What this task involves
Return, word for word, only the lines from the one containing "attach(piece, body)" through the last line of the entries.

Data excerpts
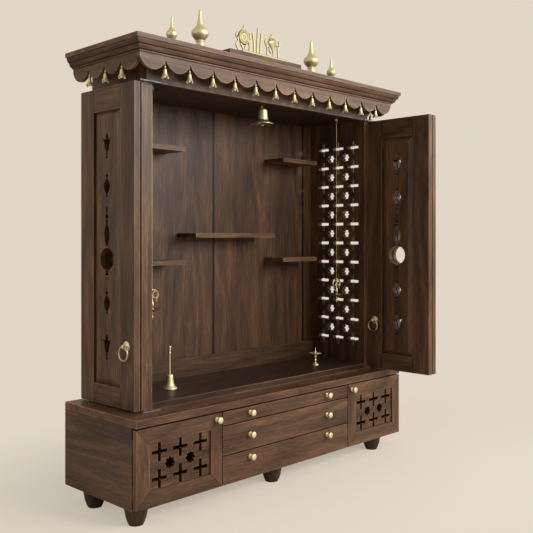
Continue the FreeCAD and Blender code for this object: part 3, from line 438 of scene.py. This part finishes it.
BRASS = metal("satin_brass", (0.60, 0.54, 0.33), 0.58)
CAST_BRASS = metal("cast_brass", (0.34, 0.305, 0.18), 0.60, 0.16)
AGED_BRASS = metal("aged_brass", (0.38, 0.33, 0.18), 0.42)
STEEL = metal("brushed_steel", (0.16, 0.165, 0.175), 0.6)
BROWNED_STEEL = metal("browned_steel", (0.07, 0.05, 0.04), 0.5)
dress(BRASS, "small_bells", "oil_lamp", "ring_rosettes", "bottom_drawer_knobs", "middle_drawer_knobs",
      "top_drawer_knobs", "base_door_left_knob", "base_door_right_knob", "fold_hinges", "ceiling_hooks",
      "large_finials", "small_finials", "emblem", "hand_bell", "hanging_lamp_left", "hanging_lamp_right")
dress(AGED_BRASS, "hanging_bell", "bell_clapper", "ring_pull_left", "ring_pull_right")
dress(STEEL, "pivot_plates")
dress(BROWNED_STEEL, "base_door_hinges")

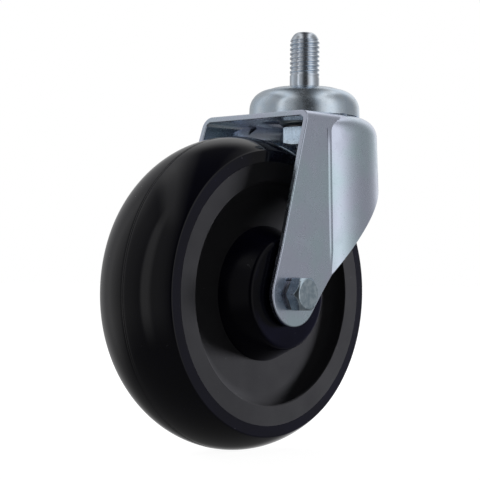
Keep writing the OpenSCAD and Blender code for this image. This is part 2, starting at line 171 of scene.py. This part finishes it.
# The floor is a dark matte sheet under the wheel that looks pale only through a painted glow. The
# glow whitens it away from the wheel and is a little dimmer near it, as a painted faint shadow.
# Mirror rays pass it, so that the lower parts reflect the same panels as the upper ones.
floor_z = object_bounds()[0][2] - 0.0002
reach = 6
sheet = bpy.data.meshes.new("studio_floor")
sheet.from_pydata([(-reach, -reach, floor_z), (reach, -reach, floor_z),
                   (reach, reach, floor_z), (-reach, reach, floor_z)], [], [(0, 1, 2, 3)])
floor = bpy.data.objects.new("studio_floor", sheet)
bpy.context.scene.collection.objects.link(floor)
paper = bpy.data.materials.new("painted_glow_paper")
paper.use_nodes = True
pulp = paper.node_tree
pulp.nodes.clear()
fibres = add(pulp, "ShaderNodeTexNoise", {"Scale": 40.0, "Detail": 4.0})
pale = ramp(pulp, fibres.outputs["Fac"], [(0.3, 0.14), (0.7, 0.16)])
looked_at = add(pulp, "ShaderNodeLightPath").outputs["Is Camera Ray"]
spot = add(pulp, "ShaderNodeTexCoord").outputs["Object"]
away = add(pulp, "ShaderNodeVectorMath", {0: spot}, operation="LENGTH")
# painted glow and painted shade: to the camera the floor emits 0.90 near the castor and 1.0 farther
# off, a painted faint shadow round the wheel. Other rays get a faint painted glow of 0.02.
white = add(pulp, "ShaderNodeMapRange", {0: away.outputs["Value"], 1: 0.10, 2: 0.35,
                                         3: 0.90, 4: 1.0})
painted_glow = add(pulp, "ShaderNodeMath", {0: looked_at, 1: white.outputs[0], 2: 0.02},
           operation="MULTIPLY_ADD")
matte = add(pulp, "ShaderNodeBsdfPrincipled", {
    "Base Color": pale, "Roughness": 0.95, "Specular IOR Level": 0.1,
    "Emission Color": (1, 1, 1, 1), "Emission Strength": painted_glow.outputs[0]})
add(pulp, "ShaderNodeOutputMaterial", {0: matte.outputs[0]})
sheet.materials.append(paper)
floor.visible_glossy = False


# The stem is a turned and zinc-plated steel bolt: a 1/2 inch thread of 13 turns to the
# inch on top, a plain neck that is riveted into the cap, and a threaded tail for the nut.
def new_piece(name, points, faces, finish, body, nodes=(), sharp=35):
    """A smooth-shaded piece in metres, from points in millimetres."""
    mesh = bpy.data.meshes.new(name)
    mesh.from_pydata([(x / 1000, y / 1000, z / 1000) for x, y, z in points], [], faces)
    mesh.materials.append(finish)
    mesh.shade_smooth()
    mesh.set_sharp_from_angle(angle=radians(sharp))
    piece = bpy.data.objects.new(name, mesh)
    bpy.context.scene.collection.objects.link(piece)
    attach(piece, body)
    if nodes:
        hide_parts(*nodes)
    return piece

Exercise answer
    attach(piece, body)
    if nodes:
        hide_parts(*nodes)
    return piece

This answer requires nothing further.